This little manuscript holds many hidden treasures in its 27 leaves. The anonymous author of the “Record of honor and virtue: the noble memorial of the right honorable Sir Edward Coke,” wrote and (we presume) illustrated this work around the time of Coke’s death in 1634. The author paid tribute to Coke in several creative and artistic ways, beginning with the title page, which features the (very long) title written in a beautiful clear hand, surrounded by a thick black hand-drawn border.
There are two full-page painted coats of arms, including this one. It features a shield containing the crests of the Coke, Paston and Cecil families – Coke’s wives were Bridget Paston and Elizabeth Cecil.
Opposite the coat of arms is an ornate Coke family tree, with Coke and his two wives forming the roots at the bottom of the page.
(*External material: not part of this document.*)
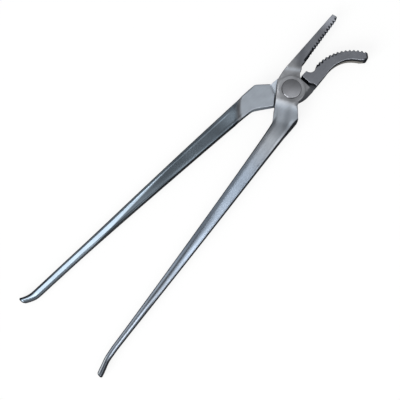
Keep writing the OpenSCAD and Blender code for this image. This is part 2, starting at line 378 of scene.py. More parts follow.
def shifted(points, off):
    """A closed outline moved outward by off, corners mitred."""
    p = np.array(points, float)
    d = np.roll(p, -1, axis=0) - p
    d /= np.linalg.norm(d, axis=1)[:, None]
    n = np.stack([d[:, 1], -d[:, 0]], 1)
    if 0.5 * np.sum(p[:, 0] * np.roll(p[:, 1], -1) - np.roll(p[:, 0], -1) * p[:, 1]) < 0:
        n = -n
    m = n + np.roll(n, 1, axis=0)
    m /= (m * n).sum(1)[:, None]
    return p + m * off


def beside(line):
    """Unit steps to the right of a closed line's way, at each of its points."""
    d = np.roll(line, -1, axis=0) - np.roll(line, 1, axis=0)
    return np.stack([d[:, 1], -d[:, 0]], 1) / np.maximum(np.linalg.norm(d, axis=1), 1e-9)[:, None]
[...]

Following the family tree, our anonymous author composed a long “Funerall Elegie” in iambic pentameter, cautioning against the fleeting nature of life and the ultimate triumph of death. To further drive home the point, the author included a gruesome memento mori painting with the Latin inscription, “Mors sceptra ligonibus equat,” or “Death makes scepters and hoes equal.”
The author’s affection for Coke found its most unique expression in a two-page “Accrostique Epitaphe upon the name of the lord Coke.” In gilt and red letters, the words “Sir Edward Coke Knight” appear down the left sides of the two pages. The first letter in each line of the epitaph poem – also in iambic pentameter – spell out Coke’s name.